John Loudon McAdam (1756-1836) was a Scottish engineer and road-builder who invented a new process for building roads with a smooth hard surface that would be more durable and less muddy than plain dirt. This was called 'macadamization'.

McAdam travelled to New York in 1770, returning to Scotland in 1783 after a successful career as a merchant and prize agent during the American Revolution. As an estate-owner and road trustee, he then commenced work on finding ways to improve the notoriously bad roads of Great Britain. His eventual conclusion was that roads needed to be raised above the surrounding ground, and carefully constructed from layered rocks and gravel. He wrote two treatises documenting his research, Remarks on the Present System of Road-Making (1816) Practical Essay on the Scientific Repair and Preservation of Roads (1819). In 1820 Parliament awarded him 2,000 pounds for his efforts and in 1827 he was made Surveyor-General of metropolitan roads.

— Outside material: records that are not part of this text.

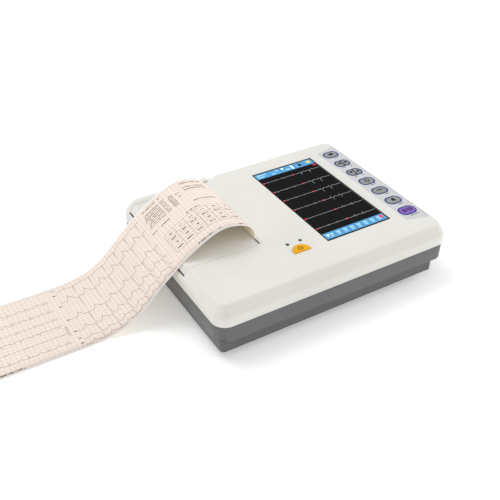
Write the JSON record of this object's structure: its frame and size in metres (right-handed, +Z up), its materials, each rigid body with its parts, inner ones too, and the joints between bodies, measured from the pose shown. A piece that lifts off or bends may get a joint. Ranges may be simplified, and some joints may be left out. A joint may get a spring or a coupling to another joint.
{
  "type": "ecg machine",
  "caption": "Flat desk-top ECG recorder: off-white case on a dark base, portrait screen, key column, power button, and chart paper arching out of a strip printer.",
  "frame": {"origin": "on the table, under the middle of the case's outline", "axes": "+X towards the key column at the right, +Y towards the back, +Z up"},
  "size_m": [0.5308, 0.2465, 0.0926],
  "materials": {
    "white_plastic": "fine matte moulded",
    "base_plastic": "fine matte moulded",
    "window_plastic": "gloss",
    "panel_film": "printed film",
    "key_rubber": "satin",
    "start_rubber": "satin",
    "amber_plastic": "satin",
    "lamp_plastic": "gloss",
    "board": "solder resist",
    "steel": "plain",
    "aluminium": "plain",
    "brass": "plain",
    "rubber": "matte",
    "ceramic": "plain",
    "gear_plastic": "plain",
    "tray_plastic": "plain",
    "paper": "printed grid",
    "card": "plain",
    "battery_film": "shrink film",
    "black_plastic": "plain"
  },
  "bodies": {
    "case": {"bottom_case": "base_plastic", "top_case": "white_plastic", "tear_bar": "white_plastic", "screen_window": "window_plastic", "screen_module": "steel", "screen_bracket": "steel", "key_panel": "panel_film", "keypad_board": "board", "power_board": "board", "lamp_lens_left": "lamp_plastic", "lamp_lens_right": "lamp_plastic", "latch_spring": "steel", "door_hinge_pins": "steel", "print_head": "ceramic", "head_heatsink": "aluminium", "head_springs": "steel", "printer_frame": "steel", "idler_shaft": "steel", "stepper_motor": "steel", "paper_tray": "tray_plastic", "roll_axle": "tray_plastic", "main_board": "board", "patient_board": "board", "board_shield": "steel", "power_supply": "board", "battery_pack": "battery_film", "battery_cover": "base_plastic", "battery_cover_screws": "steel", "case_screws": "steel", "rubber_feet": "rubber", "mains_inlet": "black_plastic", "earth_post": "brass", "patient_socket": "steel", "serial_socket": "steel", "usb_socket": "steel", "speaker": "black_plastic", "screen_cable": "tray_plastic", "head_cable": "tray_plastic"},
    "door": {"paper_door": "white_plastic", "platen_bushes": "brass", "chart_paper": "paper"},
    "platen": {"platen_roller": "rubber", "platen_shaft": "steel", "platen_gear": "gear_plastic"},
    "idler": {"idler_gear": "gear_plastic"},
    "motor_rotor": {"motor_shaft": "steel", "motor_pinion": "brass"},
    "roll": {"roll_core": "card", "paper_roll": "paper"},
    "latch": {"door_latch": "white_plastic"},
    "power_key": {"power_button": "amber_plastic"},
    "key_square": {"key_square": "key_rubber"},
    "key_back_1": {"key_back_1": "key_rubber"},
    "key_forward_1": {"key_forward_1": "key_rubber"},
    "key_back_2": {"key_back_2": "key_rubber"},
    "key_forward_2": {"key_forward_2": "key_rubber"},
    "key_ring": {"key_ring": "key_rubber"},
    "key_pulse": {"key_pulse": "key_rubber"},
    "key_bell": {"key_bell": "key_rubber"},
    "key_start": {"key_start": "start_rubber"}
  },
  "joints": [
    {"name": "door_hinge", "type": "hinge", "parent": "case", "child": "door", "pos_m": [-0.1375, 0.0265, 0.0593], "axis": [0, -1, 0], "range_deg": [0, 75], "deforming": ["chart_paper"]},
    {"name": "platen_spin", "type": "hinge", "parent": "door", "child": "platen", "pos_m": [-0.0621, 0.0265, 0.055], "axis": [0, 1, 0], "continuous": true},
    {"name": "idler_spin", "type": "hinge", "parent": "case", "child": "idler", "pos_m": [-0.0581, 0.0875, 0.03868], "axis": [0, 1, 0], "continuous": true},
    {"name": "motor_spin", "type": "hinge", "parent": "case", "child": "motor_rotor", "pos_m": [-0.0469, 0.0875, 0.02963], "axis": [0, 1, 0], "continuous": true},
    {"name": "roll_spin", "type": "hinge", "parent": "case", "child": "roll", "pos_m": [-0.104, 0.0265, 0.0385], "axis": [0, 1, 0], "continuous": true},
    {"name": "latch_slide", "type": "slide", "parent": "case", "child": "latch", "axis": [0, 1, 0], "range_m": [0, 0.003], "stiffness_N_per_m": 150, "springref_m": -0.001, "deforming": ["latch_spring"]},
    {"name": "power_press", "type": "slide", "parent": "case", "child": "power_key", "axis": [0, 0, -1], "range_m": [0, 0.0008], "stiffness_N_per_m": 400, "springref_m": -0.0004},
    {"name": "key_square_press", "type": "slide", "parent": "case", "child": "key_square", "axis": [0, 0, -1], "range_m": [0, 0.0008], "stiffness_N_per_m": 400, "springref_m": -0.0004},
    {"name": "key_back_1_press", "type": "slide", "parent": "case", "child": "key_back_1", "axis": [0, 0, -1], "range_m": [0, 0.0008], "stiffness_N_per_m": 400, "springref_m": -0.0004},
    {"name": "key_forward_1_press", "type": "slide", "parent": "case", "child": "key_forward_1", "axis": [0, 0, -1], "range_m": [0, 0.0008], "stiffness_N_per_m": 400, "springref_m": -0.0004},
    {"name": "key_back_2_press", "type": "slide", "parent": "case", "child": "key_back_2", "axis": [0, 0, -1], "range_m": [0, 0.0008], "stiffness_N_per_m": 400, "springref_m": -0.0004},
    {"name": "key_forward_2_press", "type": "slide", "parent": "case", "child": "key_forward_2", "axis": [0, 0, -1], "range_m": [0, 0.0008], "stiffness_N_per_m": 400, "springref_m": -0.0004},
    {"name": "key_ring_press", "type": "slide", "parent": "case", "child": "key_ring", "axis": [0, 0, -1], "range_m": [0, 0.0008], "stiffness_N_per_m": 400, "springref_m": -0.0004},
    {"name": "key_pulse_press", "type": "slide", "parent": "case", "child": "key_pulse", "axis": [0, 0, -1], "range_m": [0, 0.0008], "stiffness_N_per_m": 400, "springref_m": -0.0004},
    {"name": "key_bell_press", "type": "slide", "parent": "case", "child": "key_bell", "axis": [0, 0, -1], "range_m": [0, 0.0008], "stiffness_N_per_m": 400, "springref_m": -0.0004},
    {"name": "key_start_press", "type": "slide", "parent": "case", "child": "key_start", "axis": [0, 0, -1], "range_m": [0, 0.0008], "stiffness_N_per_m": 400, "springref_m": -0.0004}
  ],
  "couplings": [
    {"joint": "idler_spin", "follows": "platen_spin", "ratio": -0.75},
    {"joint": "motor_spin", "follows": "platen_spin", "ratio": 1.5},
    {"joint": "roll_spin", "follows": "platen_spin", "ratio": -0.27727}
  ]
}
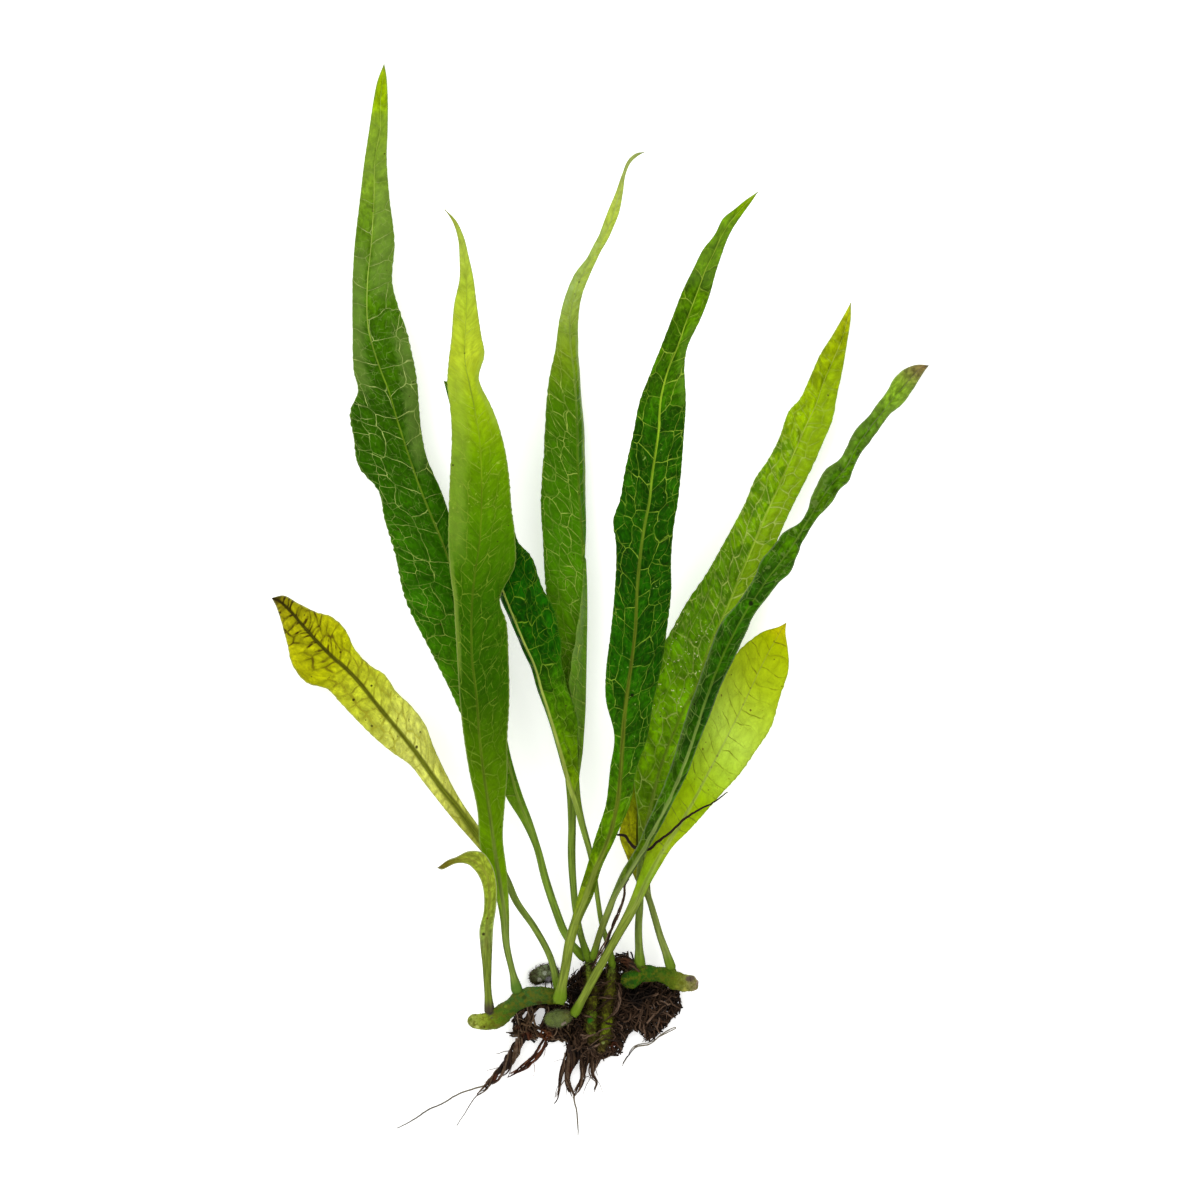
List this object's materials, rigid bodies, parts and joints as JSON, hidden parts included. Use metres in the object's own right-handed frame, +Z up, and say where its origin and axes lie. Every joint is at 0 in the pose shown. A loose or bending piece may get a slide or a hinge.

When a macadam road was built, side ditches were dug, and the road bed was laid with three layers of decreasingly-sized rocks, carefully pulverized "so as not to exceed 6 ounces in weight or to pass a two-inch ring." The finished road was compacted with a cast-iron roller, and the compaction process was completed by passing traffic.

The first macadamized road in North America was completed in 1830.

Although macadamization was replaced by more modern techniques in the early 1900s, the name lives on. Tarmac was originally marketed as tar-macadam, because it was a macadamized road incorporating a binder of tar.